** Start of Data extract **
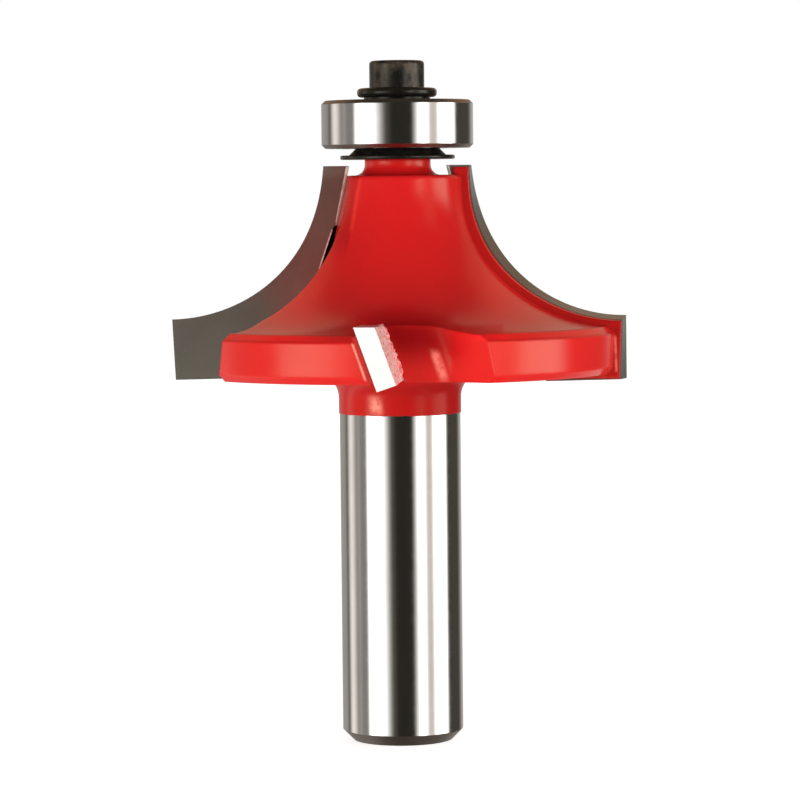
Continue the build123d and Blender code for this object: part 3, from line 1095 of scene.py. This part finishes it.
@dataclass
class PilotBearing:
    """The ball bearing: rings, shields, cage and balls."""

    finish: GroundSteel = GroundSteel(roughness=0.10, stretch=0.3)
    rings: tuple[str, ...] = ("bearing_inner_ring", "bearing_outer_ring")
    shields: tuple[str, ...] = ("bearing_shield_lower", "bearing_shield_upper")
    cage: str = "ball_cage"
    balls: int = 8

    def build(self, frame: dict) -> list[bpy.types.Object]:
        """Dress the bearing.


        Returns:
            The pieces.
        """
        material, work = Shader.material("ground_bearing_steel")
        work.finish(self.finish.shader(work))
        names = [*self.rings, *self.shields, self.cage]
        names += [f"ball_{number}" for number in range(1, self.balls + 1)]
        pieces = [frame["nodes"][name] for name in names]
        for piece in pieces:
            dress(piece, material)
        return pieces


@dataclass
class PilotClamp:
    """What holds the bearing: the shield below it, the collar above it and the cap screw."""

    turned_finish: BlackOxide = BlackOxide(roughness=0.22, mottle=0.1)
    screw_finish: BlackOxide = BlackOxide(roughness=0.29, mottle=1.0)

    def build(self, frame: dict) -> list[bpy.types.Object]:
        """Dress the clamp.


        Returns:
            The pieces.
        """
        turned = self.turned_finish.material("black_turned_steel")
        screw = self.screw_finish.material("black_screw_steel")
        made = []
        for name, material in (("lower_shield", turned), ("upper_collar", turned), ("cap_screw", screw)):
            piece = frame["nodes"][name]
            dress(piece, material)
            made.append(piece)
        return made


@dataclass(frozen=True)
class Panel:
    """One soft panel that polished faces mirror, by its bearing from the camera and its height in degrees.

    Each blur is half the width over which that edge fades out.
    """

    start: float
    end: float
    low: float
    high: float
    strength: float
    colour: Colour = WHITE
    start_blur: float = 2.0
    end_blur: float = 2.0
    low_blur: float = 6.0
    high_blur: float = 6.0

    def add(self, work: Shader, bearing: Value, height: Value, under: Value) -> Value:
        """Add the panel's light to what lies under it.

        Args:
            work: The world's tree.
            bearing: The direction's bearing in degrees.
            height: The direction's elevation in degrees.
            under: The colour that is already there.

        Returns:
            The colour with the panel.
        """
        share = work.times(
            work.step(bearing, around(self.start, self.start_blur)),
            work.step(bearing, around(self.end, self.end_blur), FALL),
            work.step(height, around(self.low, self.low_blur)),
            work.step(height, around(self.high, self.high_blur), FALL),
        )
        return work.blend(share, under, scaled(self.colour, self.strength))


@dataclass(frozen=True)
class Softbox:
    """A large rectangular light that shines at the bit, with lengths in metres and angles in degrees."""

    name: str
    bearing: float
    elevation: float
    distance: float
    width: float
    height: float
    power: float

    def build(self, aim: Vector) -> bpy.types.Object:
        """Make the light.

        Args:
            aim: The point it faces.

        Returns:
            The light object.
        """
        data = bpy.data.lights.new(self.name, "AREA")
        data.shape = "RECTANGLE"
        data.size = self.width
        data.size_y = self.height
        data.energy = self.power
        light = bpy.data.objects.new(self.name, data)
        turn = math.radians(self.bearing)
        rise = math.radians(self.elevation)
        out = Vector((math.sin(turn) * math.cos(rise), -math.cos(turn) * math.cos(rise), math.sin(rise)))
        turned = out.to_track_quat("Z", "Y").to_matrix().to_4x4()
        light.matrix_world = Matrix.Translation(aim + out * self.distance) @ turned
        light.visible_glossy = False
        bpy.context.scene.collection.objects.link(light)
        return light


@dataclass(frozen=True)
class PaleFloor:
    """A wide matt floor that turns to plain white far from the bit, with lengths in metres."""

    size: float = 6.0
    clear: float = 0.25
    white: float = 0.9
    colour: Colour = (0.92, 0.92, 0.92)
    roughness: float = 0.9
    gloss: float = 0.1
    glow: float = 0.72

    def material(self) -> bpy.types.Material:
        """Build the material.

        Returns:
            The material.
        """
        made, work = Shader.material("pale_floor")
        away = work.node("ShaderNodeVectorMath", operation="LENGTH")
        work.feed(away.inputs[0], work.place(even(1)))
        far = work.step(away.outputs["Value"], (self.clear, self.white))
        near_floor = work.principled(
            Base_Color=self.colour,
            Roughness=self.roughness,
            Specular_IOR_Level=self.gloss,
            Emission_Color=WHITE,
            Emission_Strength=self.glow,
        )
        work.finish(work.mix(far, near_floor, work.node("ShaderNodeEmission")))
        return made

    def build(self) -> bpy.types.Object:
        """Make the floor.

        Returns:
            The floor object.
        """
        shape = bmesh.new()
        bmesh.ops.create_grid(shape, x_segments=2, y_segments=2, size=self.size / 2)
        mesh = bpy.data.meshes.new("floor")
        shape.to_mesh(mesh)
        shape.free()
        floor = bpy.data.objects.new("floor", mesh)
        bpy.context.scene.collection.objects.link(floor)
        mesh.materials.append(self.material())
        floor.visible_glossy = False
        return floor


@dataclass(frozen=True)
class Surroundings:
    """The world: white to the camera, a soft fill to matt faces and panels to polished ones."""

    fill_colour: Colour = (0.26, 0.25, 0.24)
    zenith_share: float = 0.7
    zenith_limits: Span = (15.0, 75.0)
    dark: Colour = (0.1, 0.1, 0.1)
    panels: tuple[Panel, ...] = (
        Panel(-190, 190, -95, 95, 0.10, (1.0, 0.90, 0.78), 1.0, 1.0, 1.0, 1.0),
        Panel(-190, 190, -100, -22, 0.15, (1.0, 0.84, 0.70), 1.0, 1.0, 1.0, 10.0),
        Panel(-190, -128, -60, 22, 0.45, WARM_WHITE, 1.0, 8.0, 12.0, 8.0),
        Panel(-118, -99, -60, 22, 1.35, (1.0, 0.95, 0.92), 8.0, 11.0, 12.0, 8.0),
        Panel(-94, -80, -60, 22, 0.55, WARM_WHITE, 9.0, 8.0, 12.0, 8.0),
        Panel(-84, -64, -60, 22, 0.34, WARM_WHITE, 6.0, 3.0, 12.0, 8.0),
        Panel(-66, -33, -24, 4, 4.0, WHITE, 6.0, 18.0, 5.0, 3.0),
        Panel(-11, 23, -60, 60, 0.035, (1.0, 0.93, 0.76), 4.0, 7.0, 2.0, 2.0),
        Panel(32, 95.5, -24, 19, 4.0, WHITE, 12.0, 7.0, 5.0, 4.0),
        Panel(46, 66, -60, 36, 0.95, (1.0, 0.92, 0.87), 7.0, 7.0, 2.0, 2.0),
        Panel(103, 146, -60, 22, 0.085, (1.0, 0.93, 0.8), 3.0, 12.0, 6.0, 6.0),
        Panel(146, 190, -60, 22, 0.55, WARM_WHITE, 12.0, 1.0, 12.0, 8.0),
        Panel(112, 190, 12, 50, 0.52, COPPER_GLOW, 5.0, 1.0, 5.0, 5.0),
        Panel(-190, -112, 12, 50, 0.52, COPPER_GLOW, 1.0, 5.0, 5.0, 5.0),
    )

    def build(self) -> bpy.types.World:
        """Make the world and set it as the scene's.

        Returns:
            The world.
        """
        world = bpy.data.worlds.new("studio")
        bpy.context.scene.world = world
        world.use_nodes = True
        work = Shader(world.node_tree)
        way = work.split(Source.DIRECTION).outputs
        swung = work.math("ARCTAN2", way["X"], work.times(way["Y"], -1.0))
        bearing = work.times(swung, math.degrees(1))
        height = work.times(work.math("ARCSINE", way["Z"]), math.degrees(1))
        mirrored: Value = self.dark
        for panel in self.panels:
            mirrored = panel.add(work, bearing, height, mirrored)
        steep = work.step(work.math("ABSOLUTE", height), self.zenith_limits)
        matt = work.blend(steep, self.fill_colour, scaled(self.fill_colour, self.zenith_share))
        path = work.node("ShaderNodeLightPath")
        fill = work.blend(path.outputs["Is Glossy Ray"], matt, mirrored)
        shown = work.node("ShaderNodeBackground")
        work.feed(shown.inputs["Color"], work.blend(path.outputs["Is Camera Ray"], fill, WHITE))
        work.feed(work.node("ShaderNodeOutputWorld").inputs["Surface"], shown.outputs[0])
        return world


@dataclass(frozen=True)
class Viewpoint:
    """The camera in front of the bit, higher than its middle, tilted down and rolled by a few degrees.

    Its place and range are in metres, its angles in degrees, and its lens and sensor in millimetres.
    """

    distance: float = 0.367
    height: float = 0.0583
    pitch: float = 3.51
    roll: float = 0.577
    lens: float = 157.5
    sensor: float = 36.0
    nearest: float = 0.01
    farthest: float = 50.0

    def build(self) -> bpy.types.Object:
        """Make the camera and set it as the scene's.

        Returns:
            The camera object.
        """
        data = bpy.data.cameras.new("camera")
        data.lens = self.lens
        data.sensor_width = self.sensor
        data.clip_start = self.nearest
        data.clip_end = self.farthest
        camera = bpy.data.objects.new("camera", data)
        pitch = math.radians(self.pitch)
        roll = math.radians(self.roll)
        forward = Vector((0, math.cos(pitch), -math.sin(pitch)))
        right = Vector((1, 0, 0))
        up = Vector((0, math.sin(pitch), math.cos(pitch)))
        across = right * math.cos(roll) - up * math.sin(roll)
        above = up * math.cos(roll) + right * math.sin(roll)
        turned = Matrix((across, above, -forward)).transposed().to_4x4()
        camera.matrix_world = Matrix.Translation((0, -self.distance, self.height)) @ turned
        bpy.context.scene.collection.objects.link(camera)
        bpy.context.scene.camera = camera
        return camera


@dataclass
class Studio:
    """Floor, camera, lights and surroundings."""

    floor: PaleFloor = PaleFloor()
    viewpoint: Viewpoint = Viewpoint()
    surroundings: Surroundings = Surroundings()
    aim: Triple = (0, 0, 0.036)
    softboxes: tuple[Softbox, ...] = (
        Softbox("left_softbox", -42, 3, 0.7, 0.45, 0.14, 2.9),
        Softbox("right_softbox", 56, 4, 0.7, 0.55, 0.16, 2.7),
        Softbox("back_softbox", 180, 20, 0.8, 0.8, 0.4, 1.8),
    )

    def build(self) -> list[bpy.types.Object]:
        """Build the whole studio.

        Returns:
            The floor, the camera and the lights.
        """
        made = [self.floor.build(), self.viewpoint.build()]
        made += [box.build(Vector(self.aim)) for box in self.softboxes]
        self.surroundings.build()
        scene = bpy.context.scene
        scene.view_settings.view_transform = "Standard"
        scene.view_settings.look = "None"
        return made


def main() -> None:
    """Build the scene, sub-assembly by sub-assembly."""
    logging.basicConfig(level=logging.INFO, format="%(name)s: %(message)s")
    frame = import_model()
    for assembly in (CutterHead(), CarbideCutters(), BrazeBeads(), PilotBearing(), PilotClamp()):
        for piece in assembly.build(frame):
            LOG.info("%s: %s", type(assembly).__name__, piece.name)
    for item in Studio().build():
        LOG.info("studio: %s", item.name)


if __name__ == "__main__":
    main()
** End of Data extract **
▸ **Task objective**
Begin with the first line of the listing and copy exactly through the line that contains "the bearing: the", please, keeping both ends and leaving out everything after.

▸ **Exercise solution**
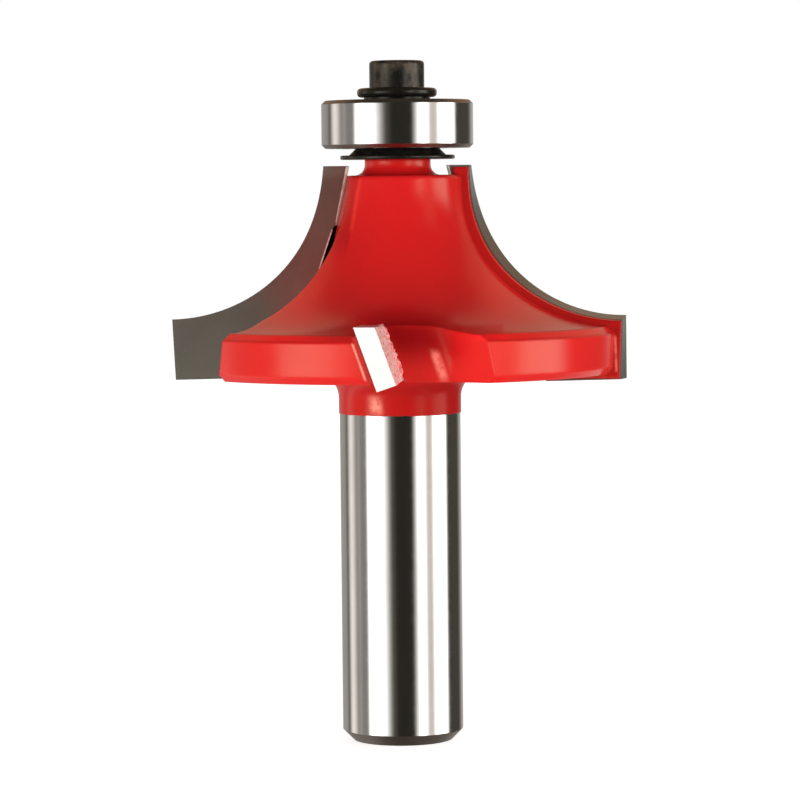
Continue the build123d and Blender code for this object: part 3, from line 1095 of scene.py. This part finishes it.
@dataclass
class PilotBearing:
    """The ball bearing: rings, shields, cage and balls."""

    finish: GroundSteel = GroundSteel(roughness=0.10, stretch=0.3)
    rings: tuple[str, ...] = ("bearing_inner_ring", "bearing_outer_ring")
    shields: tuple[str, ...] = ("bearing_shield_lower", "bearing_shield_upper")
    cage: str = "ball_cage"
    balls: int = 8

    def build(self, frame: dict) -> list[bpy.types.Object]:
        """Dress the bearing.


        Returns:
            The pieces.
        """
        material, work = Shader.material("ground_bearing_steel")
        work.finish(self.finish.shader(work))
        names = [*self.rings, *self.shields, self.cage]
        names += [f"ball_{number}" for number in range(1, self.balls + 1)]
        pieces = [frame["nodes"][name] for name in names]
        for piece in pieces:
            dress(piece, material)
        return pieces


@dataclass
class PilotClamp:
    """What holds the bearing: the shield below it, the collar above it and the cap screw."""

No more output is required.